Late last week, I attended an event celebrating the life and legacy of Stewart Udall. A former Secretary of the Interior, he helped enact many of America’s most meaningful conservation laws, including the Wilderness Act, the Endangered Species Act, and the Land and Water Conservation Fund Act. He also helped protect more than 100 parks and places from Washington State to the Appalachian Trail up the east coast. His conservation legacy is one people everywhere still benefit from today-- and one that is more important than ever to continue.
We are facing a climate and extinction crisis. Scientists tell us that to halt mass extinction and mitigate climate change we need to not only preserve existing wild spaces, but protect more nature -- a lot more. In the US, we need to protect about 30% of our remaining undeveloped areas by 2030. With only 12% of our country’s lands currently protected, reaching that goal means more neighborhood green space, more wilderness, and everything in between.
Protecting wild places will keep the drilling and logging industries from dumping new pollution into the air and suck existing climate pollution out of the air. It will also provide protection from extreme weather, homes for wildlife, and opportunities for people to enjoy the outdoors together. But we need to act quickly before our remaining wild places are lost.
Thankfully, the idea is gaining steam in political, scientific, and advocacy circles in the US and abroad. Communities across the country are starting to map out what protections in their neighborhoods might look like. At the celebration event on Friday, an official from the Blackfeet Nation, a National Geographic Explorer ,and former Secretaries of the Interior all called for bold action to save 30% of the country’s wild places. The U.N. Convention on Biodiversity has even released a draft plan, expected to be endorsed at their gathering later this year, calling for 30% of remaining wild places to be safeguarded by 2030.

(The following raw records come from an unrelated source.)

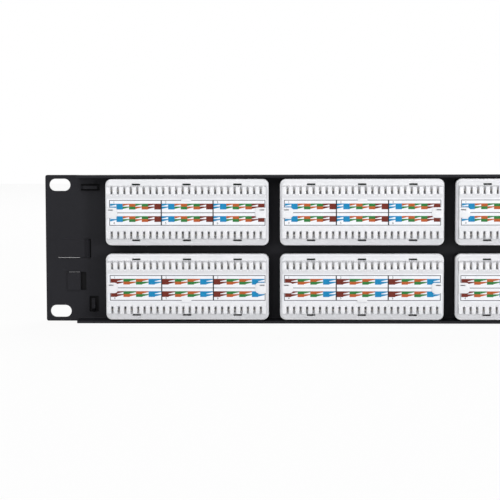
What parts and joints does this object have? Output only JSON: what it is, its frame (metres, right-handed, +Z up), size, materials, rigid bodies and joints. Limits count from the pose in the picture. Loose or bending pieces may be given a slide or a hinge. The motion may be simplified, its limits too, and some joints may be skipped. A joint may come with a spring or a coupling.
{
  "type": "patch panel",
  "caption": "Flat rack-mount panel with rows of modular jacks in front and white punch-down blocks with colour-coded labels behind.",
  "frame": {"origin": "centre of the four rack slots, on the rear face of the ears", "axes": "+X along the panel, +Y towards the rear and the punch-down blocks, +Z up"},
  "size_m": [0.4826, 0.0263, 0.0882],
  "materials": {
    "black_steel": "satin black powder coat",
    "bezel_plastic": "fine matt texture",
    "white_plastic": "semi-gloss moulded",
    "black_plastic": "moulded",
    "circuit_board": "solder mask",
    "contact_metal": "tin plated bronze",
    "spring_metal": "gold plated",
    "label_paper": "smooth coated paper",
    "blue_print": "printed ink",
    "orange_print": "printed ink",
    "green_print": "printed ink",
    "brown_print": "printed ink",
    "black_print": "printed ink"
  },
  "bodies": {
    "root": {"panel_frame": "black_steel", "front_bezel": "bezel_plastic", "port_label_strips": "label_paper", "punchdown_housing_1": "white_plastic", "punchdown_housing_2": "white_plastic", "punchdown_housing_3": "white_plastic", "punchdown_housing_4": "white_plastic", "punchdown_housing_5": "white_plastic", "punchdown_housing_6": "white_plastic", "punchdown_housing_7": "white_plastic", "punchdown_housing_8": "white_plastic", "circuit_board_1": "circuit_board", "circuit_board_2": "circuit_board", "circuit_board_3": "circuit_board", "circuit_board_4": "circuit_board", "circuit_board_5": "circuit_board", "circuit_board_6": "circuit_board", "circuit_board_7": "circuit_board", "circuit_board_8": "circuit_board", "jack_block_1": "black_plastic", "jack_block_2": "black_plastic", "jack_block_3": "black_plastic", "jack_block_4": "black_plastic", "jack_block_5": "black_plastic", "jack_block_6": "black_plastic", "jack_block_7": "black_plastic", "jack_block_8": "black_plastic", "wiring_label_1": "label_paper", "wiring_label_2": "label_paper", "wiring_label_3": "label_paper", "wiring_label_4": "label_paper", "wiring_label_5": "label_paper", "wiring_label_6": "label_paper", "wiring_label_7": "label_paper", "wiring_label_8": "label_paper", "wire_contacts_1": "contact_metal", "wire_contacts_2": "contact_metal", "wire_contacts_3": "contact_metal", "wire_contacts_4": "contact_metal", "wire_contacts_5": "contact_metal", "wire_contacts_6": "contact_metal", "wire_contacts_7": "contact_metal", "wire_contacts_8": "contact_metal", "jack_contacts_1": "spring_metal", "jack_contacts_2": "spring_metal", "jack_contacts_3": "spring_metal", "jack_contacts_4": "spring_metal", "jack_contacts_5": "spring_metal", "jack_contacts_6": "spring_metal", "jack_contacts_7": "spring_metal", "jack_contacts_8": "spring_metal", "label_print_blue": "blue_print", "label_print_orange": "orange_print", "label_print_green": "green_print", "label_print_brown": "brown_print", "label_print_lines": "black_print"}
  },
  "joints": []
}
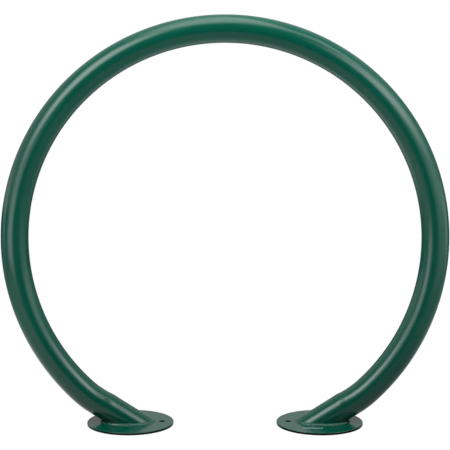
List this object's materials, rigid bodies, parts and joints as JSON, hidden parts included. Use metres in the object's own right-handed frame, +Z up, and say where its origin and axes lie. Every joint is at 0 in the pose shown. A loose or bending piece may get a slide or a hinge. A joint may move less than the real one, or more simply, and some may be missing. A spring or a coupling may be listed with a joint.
{
  "type": "hoop bicycle rack",
  "caption": "Surface-mount hoop bicycle rack: a round steel tube bent to an open circle, its ends welded to round base plates with anchor holes.",
  "frame": {"origin": "on the ground, midway between the two base plates", "axes": "+X across the hoop from the left plate to the right plate, +Y through the hoop from front to back, +Z up"},
  "size_m": [0.9746, 0.1904, 0.8948],
  "materials": {
    "powder_coat": "gloss dark green powder coat"
  },
  "bodies": {
    "root": {"hoop_tube": "powder_coat", "left_base_plate": "powder_coat", "right_base_plate": "powder_coat", "left_weld_bead": "powder_coat", "right_weld_bead": "powder_coat"}
  },
  "joints": []
}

While much of the climate crisis conversation has been focused on energy, a large piece of the solution lies literally at our feet. In the US, public lands are a central player in both preventing new climate pollution and drawing down existing pollution.
Fossil fuels extracted from public lands are responsible for greenhouse gas emissions equal to 25% of our total national emissions. Obviously, stopping new dirty fuels leasing is key to keeping those emissions from growing further. But studies have also shown that smart land conservation and management practices could actually offset 21% of US greenhouse gas emissions. Forests certainly play a part in storing carbon: They store more carbon per acre than any other terrestrial ecosystem on the planet. Already, some 30 million acres of forests on National Forest lands store seven times the greenhouse gasses emitted by the US each year. Forests also present some of the biggest opportunities for increased protection.
The potential for public lands as a climate solution though is broader than forests. Sixty percent of lands in the continental US are in, or could be restored to, a largely natural condition. The US ranks as one of the top five countries in the world for remaining wilderness-quality lands.
This potential sits against a backdrop of not just urgent crises, but also an increasing awareness of how important getting outside can be for people’s health and well-being. And of course, efforts by the Trump administration to enact policies that seek to rollback any environmental safeguards that might inconvenience industry. (See their latest efforts to open formerly protected public lands in Utah to drilling and logging, and an ongoing list of policy changes still in the works here.)
Uthans rally at the Utah State Capitol to protest public lands rollbacks. Photo provided by Utah Sierra Club.
Protecting 30% of U.S. lands and waters by 2030 will require immense political will, aggressive policymaking, and an energized grassroots movement. But the policies that need to be implemented are neither complicated nor entirely new. In fact, Stewart Udall’s son, Senator Tom Udall, and his colleague in the House, Representative Deb Haaland, have already introduced Congressional resolutions to get started. Udall’s legacy provides a starting point as we look to tap the conservation powers of federal, state, and local governments -- from the executive reach of the president to the zoning authorities of city councils -- to make 30% by 2030 reality.